What the task requires:
Repeat exactly, and only, the lines from the one that contains "function piece(name, geometry, material)" through the one that contains "imported = [obj", both ends included.

Given information:
····················

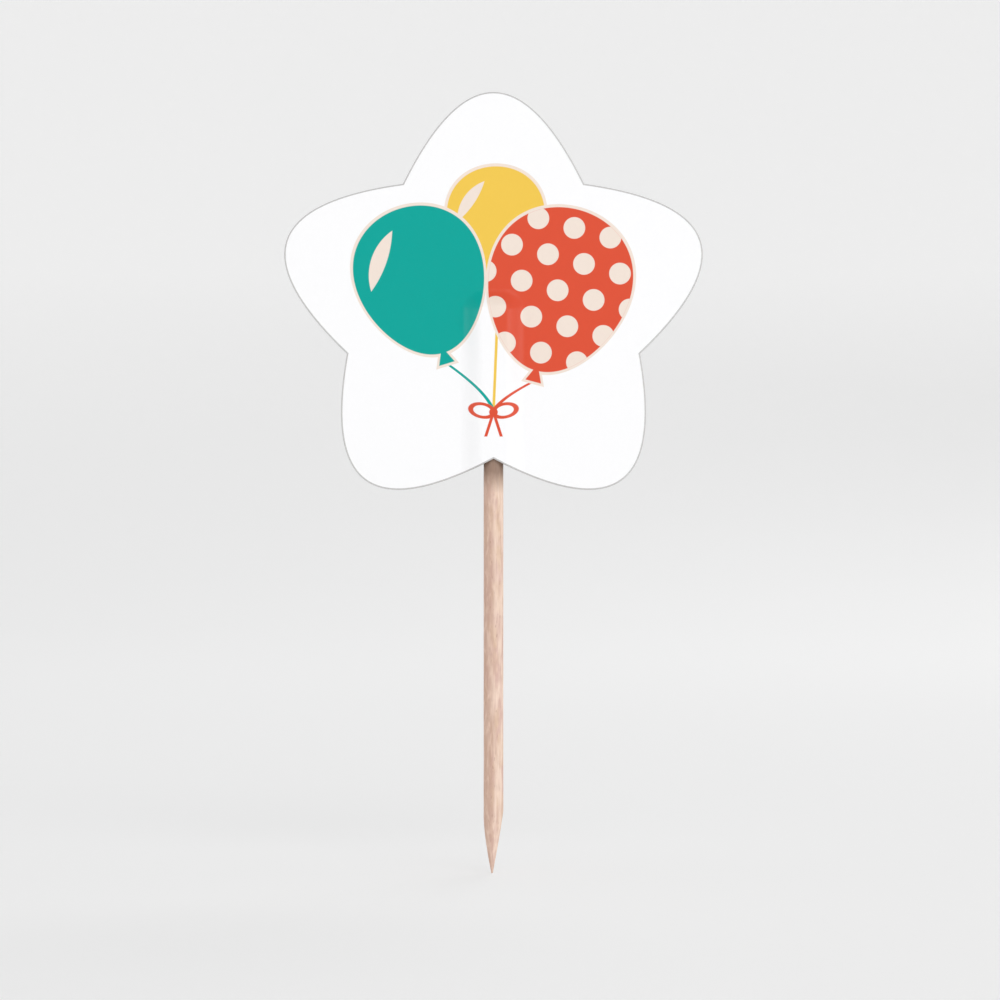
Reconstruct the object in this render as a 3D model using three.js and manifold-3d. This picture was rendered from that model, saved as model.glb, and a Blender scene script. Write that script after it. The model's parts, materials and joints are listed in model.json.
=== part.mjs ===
// A cupcake pick: a star of two cards, stuck back to back round the top of a wooden stick.
// Millimetres, +Z up the stick, the front of the star faces -Y, and the origin is the
// stick's point.
import * as THREE from "three";
import { mergeVertices } from "three/addons/utils/BufferGeometryUtils.js";
import Module from "manifold-3d";

const wasm = await Module();
wasm.setup();

// Driving dimensions of the stick
const STICK_DIAMETER = 2.3;
const STICK_LENGTH = 65;
const POINT_LENGTH = 7.2;
const POINT_TIP_DIAMETER = 0.2;
// The point's bulge, as a power: 1 is a straight cone, 2 a full bullet
const POINT_FULLNESS = 1.35;
const STICK_END_CHAMFER = 0.2;

// Driving dimensions of the star
const STAR_LOBES = 5;
const STAR_TIP_RADIUS = 24.8;
const STAR_NOTCH_RADIUS = 17.55;
// The star is this many times as wide as a regular one of the same height
const STAR_WIDENING = 1.0135;
// Length of stick that lies between the cards, from the bottom notch up
const STICK_COVERED = 17.15;

// Driving dimensions of the layers
const CARD_THICKNESS = 0.32;
const ADHESIVE_THICKNESS = 0.08;
// The adhesive stops this far inside the cards' cut edge
const ADHESIVE_INSET = 0.2;
// Hairline between two layers that lie on each other
const LAYER_GAP = 0.02;
// Room between the stick and the adhesive round it
const STICK_CLEARANCE = 0.05;
// Distance over which the cards come down from the stick to meet each other
const BOND_REACH = 2.6;

// Fineness of the faceted curves
const LOBE_SEGMENTS = 24;
const SLOPE_STEPS = 8;
const STRAIGHT_STEPS = 6;
const STICK_SIDES = 24;
const POINT_STEPS = 10;

// Distances of the layers' inner faces from the middle plane, where the star is flat
const ADHESIVE_FACE = LAYER_GAP / 2;
const CARD_FACE = ADHESIVE_FACE + ADHESIVE_THICKNESS + LAYER_GAP;
const CARD_OUTSIDE = CARD_FACE + CARD_THICKNESS;

// The ridge that the stick raises in both cards: its crest covers the stick
const STICK_RADIUS = STICK_DIAMETER / 2;
const CREST_HALF_WIDTH = STICK_RADIUS + STICK_CLEARANCE;
const CREST_TOP = STICK_LENGTH + STICK_CLEARANCE;
const CREST_RISE = STICK_RADIUS + STICK_CLEARANCE - ADHESIVE_FACE;

// The bottom notch is where the stick comes out
const NOTCH_HEIGHT = STICK_LENGTH - STICK_COVERED;
const STAR_CENTRE_HEIGHT = NOTCH_HEIGHT + STAR_NOTCH_RADIUS;

const FRONT = -1;
const BACK = 1;

// One lobe is a parabola from notch to notch, drawn as a single quadratic curve whose
// control point stands as far outside the tip as the chord of the notches lies inside it.
function starShape(inset) {
  const tipRadius = STAR_TIP_RADIUS - inset;
  const notchRadius = STAR_NOTCH_RADIUS - inset;
  const halfAngle = Math.PI / STAR_LOBES;
  const controlRadius = 2 * tipRadius - notchRadius * Math.cos(halfAngle);
  const bottom = -Math.PI / 2;
  const shape = new THREE.Shape();
  shape.moveTo(notchRadius * Math.cos(bottom), notchRadius * Math.sin(bottom));
  for (let lobe = 0; lobe < STAR_LOBES; lobe += 1) {
    const tipAngle = bottom + (2 * lobe + 1) * halfAngle;
    const notchAngle = tipAngle + halfAngle;
    shape.quadraticCurveTo(
      controlRadius * Math.cos(tipAngle),
      controlRadius * Math.sin(tipAngle),
      notchRadius * Math.cos(notchAngle),
      notchRadius * Math.sin(notchAngle),
    );
  }
  return shape;
}

// The star's outline as a tall upright prism, to cut a layer with
function starCutter(inset) {
  const depth = 4 * (CREST_RISE + CARD_OUTSIDE);
  const prism = new THREE.ExtrudeGeometry(starShape(inset), {
    depth,
    bevelEnabled: false,
    curveSegments: LOBE_SEGMENTS,
  });
  prism.rotateX(Math.PI / 2);
  prism.scale(STAR_WIDENING, 1, 1);
  prism.translate(0, depth / 2, STAR_CENTRE_HEIGHT);
  return prism;
}

// How far a layer is lifted from the middle plane at a place on the star
function ridgeRise(x, z) {
  const beside = Math.max(Math.abs(x) - CREST_HALF_WIDTH, 0);
  const beyond = Math.max(z - CREST_TOP, 0);
  const fall = THREE.MathUtils.smoothstep(Math.hypot(beside, beyond), 0, BOND_REACH);
  return CREST_RISE * (1 - fall);
}

// Evenly spaced places from start to end, both included
function spaced(start, end, steps) {
  return Array.from({ length: steps + 1 }, (_, step) => start + ((end - start) * step) / steps);
}

function stationsAcross() {
  const edge = 2 * STAR_TIP_RADIUS;
  const slope = spaced(CREST_HALF_WIDTH, CREST_HALF_WIDTH + BOND_REACH, SLOPE_STEPS);
  const mirrored = slope.map((x) => -x).reverse();
  return [-edge, ...mirrored, ...slope, edge];
}

function stationsAlong() {
  const straight = spaced(STAR_CENTRE_HEIGHT - 2 * STAR_TIP_RADIUS, CREST_TOP, STRAIGHT_STEPS);
  const runOut = spaced(CREST_TOP, CREST_TOP + BOND_REACH, SLOPE_STEPS);
  return [...straight, ...runOut.slice(1), STAR_CENTRE_HEIGHT + 2 * STAR_TIP_RADIUS];
}

// A rectangle of one layer with the ridge in it, larger than the star all round.
// side is FRONT or BACK; innerFace is the layer's inner face from the middle plane.
function ridgedSheet(side, innerFace, thickness) {
  const across = stationsAcross();
  const along = stationsAlong();
  const positions = [];
  for (const face of [innerFace, innerFace + thickness]) {
    for (const z of along) {
      for (const x of across) {
        positions.push(x, side * (face + ridgeRise(x, z)), z);
      }
    }
  }

  const indices = [];
  const inner = (column, row) => row * across.length + column;
  const outer = (column, row) => inner(column, row) + across.length * along.length;
  const quad = (a, b, c, d) => {
    if (side === FRONT) {
      indices.push(a, b, c, a, c, d);
    } else {
      indices.push(a, c, b, a, d, c);
    }
  };
  const lastColumn = across.length - 1;
  const lastRow = along.length - 1;
  for (let row = 0; row < lastRow; row += 1) {
    for (let column = 0; column < lastColumn; column += 1) {
      const corners = [
        [column, row],
        [column + 1, row],
        [column + 1, row + 1],
        [column, row + 1],
      ];
      quad(...corners.map((corner) => outer(...corner)));
      quad(...corners.reverse().map((corner) => inner(...corner)));
    }
  }

  const wall = (start, end) => {
    quad(outer(...start), inner(...start), inner(...end), outer(...end));
  };
  for (let column = 0; column < lastColumn; column += 1) {
    wall([column, 0], [column + 1, 0]);
    wall([column + 1, lastRow], [column, lastRow]);
  }
  for (let row = 0; row < lastRow; row += 1) {
    wall([lastColumn, row], [lastColumn, row + 1]);
    wall([0, row + 1], [0, row]);
  }

  const geometry = new THREE.BufferGeometry();
  geometry.setAttribute("position", new THREE.Float32BufferAttribute(positions, 3));
  geometry.setIndex(indices);
  return geometry;
}

function toSolid(geometry) {
  const bare = geometry.clone();
  bare.deleteAttribute("normal");
  bare.deleteAttribute("uv");
  const merged = mergeVertices(bare);
  return new wasm.Manifold(
    new wasm.Mesh({
      numProp: 3,
      vertProperties: new Float32Array(merged.attributes.position.array),
      triVerts: new Uint32Array(merged.index.array),
    }),
  );
}

function toGeometry(solid) {
  const { vertProperties, triVerts } = solid.getMesh();
  const geometry = new THREE.BufferGeometry();
  geometry.setAttribute("position", new THREE.BufferAttribute(vertProperties, 3));
  geometry.setIndex(new THREE.BufferAttribute(triVerts, 1));
  geometry.computeVertexNormals();
  return geometry;
}

// A layer of the star: the ridged sheet, cut to the star's outline
function starLayer(side, innerFace, thickness, inset) {
  const sheet = toSolid(ridgedSheet(side, innerFace, thickness));
  return toGeometry(sheet.intersect(toSolid(starCutter(inset))));
}

function card(side) {
  return starLayer(side, CARD_FACE, CARD_THICKNESS, 0);
}

function adhesive(side) {
  return starLayer(side, ADHESIVE_FACE, ADHESIVE_THICKNESS, ADHESIVE_INSET);
}

// A round stick with a slightly bulging point and a small chamfer at its square end
function stick() {
  const tipRadius = POINT_TIP_DIAMETER / 2;
  const profile = [new THREE.Vector2(0, 0)];
  for (const along of spaced(0, 1, POINT_STEPS)) {
    const swell = 1 - (1 - along) ** POINT_FULLNESS;
    profile.push(
      new THREE.Vector2(tipRadius + (STICK_RADIUS - tipRadius) * swell, POINT_LENGTH * along),
    );
  }
  profile.push(
    new THREE.Vector2(STICK_RADIUS, STICK_LENGTH - STICK_END_CHAMFER),
    new THREE.Vector2(STICK_RADIUS - STICK_END_CHAMFER, STICK_LENGTH),
    new THREE.Vector2(0, STICK_LENGTH),
  );
  return new THREE.LatheGeometry(profile, STICK_SIDES).rotateX(Math.PI / 2);
}

const whiteCard = new THREE.MeshStandardMaterial({
  color: "#fbfaf7",
  roughness: 0.6,
  metalness: 0,
});
const clearAdhesive = new THREE.MeshStandardMaterial({
  color: "#e9e6dc",
  roughness: 0.3,
  metalness: 0,
});
const paleWood = new THREE.MeshStandardMaterial({
  color: "#e3c3ae",
  roughness: 0.7,
  metalness: 0,
});

function piece(name, geometry, material) {
  const mesh = new THREE.Mesh(geometry, material);
  mesh.name = name;
  return mesh;
}

const pick = new THREE.Group();
pick.add(
  piece("front_card", card(FRONT), whiteCard),
  piece("front_adhesive", adhesive(FRONT), clearAdhesive),
  piece("pick_stick", stick(), paleWood),
  piece("back_adhesive", adhesive(BACK), clearAdhesive),
  piece("back_card", card(BACK), whiteCard),
);

export default pick;
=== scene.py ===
# %% [markdown]
# # A cupcake pick
# A cupcake pick is a small paper star on a wooden stick. Two self-adhesive cards are
# stuck back to back round the top of the stick, and the point goes into the cake.
#
# The construction was settled first, as solids at their real size. This lesson dresses
# them: every layer is modelled again with a finer surface, at exactly the same place,
# and gets the finish of printed card, plain card, clear adhesive or pale wood.
#
# We load the solids first, and read their sizes and places off them.

# %% Load the frame
import json
import math

import bpy
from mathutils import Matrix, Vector

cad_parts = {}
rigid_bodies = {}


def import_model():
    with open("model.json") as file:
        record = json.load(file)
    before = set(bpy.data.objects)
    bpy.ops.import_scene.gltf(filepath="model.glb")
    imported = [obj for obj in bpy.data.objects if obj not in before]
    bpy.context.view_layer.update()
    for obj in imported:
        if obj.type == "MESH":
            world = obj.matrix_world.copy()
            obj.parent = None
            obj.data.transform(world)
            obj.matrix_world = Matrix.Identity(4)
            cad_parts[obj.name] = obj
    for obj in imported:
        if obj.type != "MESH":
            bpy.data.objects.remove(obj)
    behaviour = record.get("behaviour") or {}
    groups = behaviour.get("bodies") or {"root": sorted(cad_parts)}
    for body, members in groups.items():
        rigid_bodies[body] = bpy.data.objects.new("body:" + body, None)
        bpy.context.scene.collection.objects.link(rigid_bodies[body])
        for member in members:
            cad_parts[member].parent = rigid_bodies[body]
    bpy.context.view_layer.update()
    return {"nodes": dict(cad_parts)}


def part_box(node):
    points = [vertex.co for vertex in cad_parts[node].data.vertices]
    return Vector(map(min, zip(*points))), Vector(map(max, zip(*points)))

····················

Task output:
function piece(name, geometry, material) {
  const mesh = new THREE.Mesh(geometry, material);
  mesh.name = name;
  return mesh;
}

const pick = new THREE.Group();
pick.add(
  piece("front_card", card(FRONT), whiteCard),
  piece("front_adhesive", adhesive(FRONT), clearAdhesive),
  piece("pick_stick", stick(), paleWood),
  piece("back_adhesive", adhesive(BACK), clearAdhesive),
  piece("back_card", card(BACK), whiteCard),
);

export default pick;
=== scene.py ===
# %% [markdown]
# # A cupcake pick
# A cupcake pick is a small paper star on a wooden stick. Two self-adhesive cards are
# stuck back to back round the top of the stick, and the point goes into the cake.
#
# The construction was settled first, as solids at their real size. This lesson dresses
# them: every layer is modelled again with a finer surface, at exactly the same place,
# and gets the finish of printed card, plain card, clear adhesive or pale wood.
#
# We load the solids first, and read their sizes and places off them.

# %% Load the frame
import json
import math

import bpy
from mathutils import Matrix, Vector

cad_parts = {}
rigid_bodies = {}


def import_model():
    with open("model.json") as file:
        record = json.load(file)
    before = set(bpy.data.objects)
    bpy.ops.import_scene.gltf(filepath="model.glb")
    imported = [obj for obj in bpy.data.objects if obj not in before]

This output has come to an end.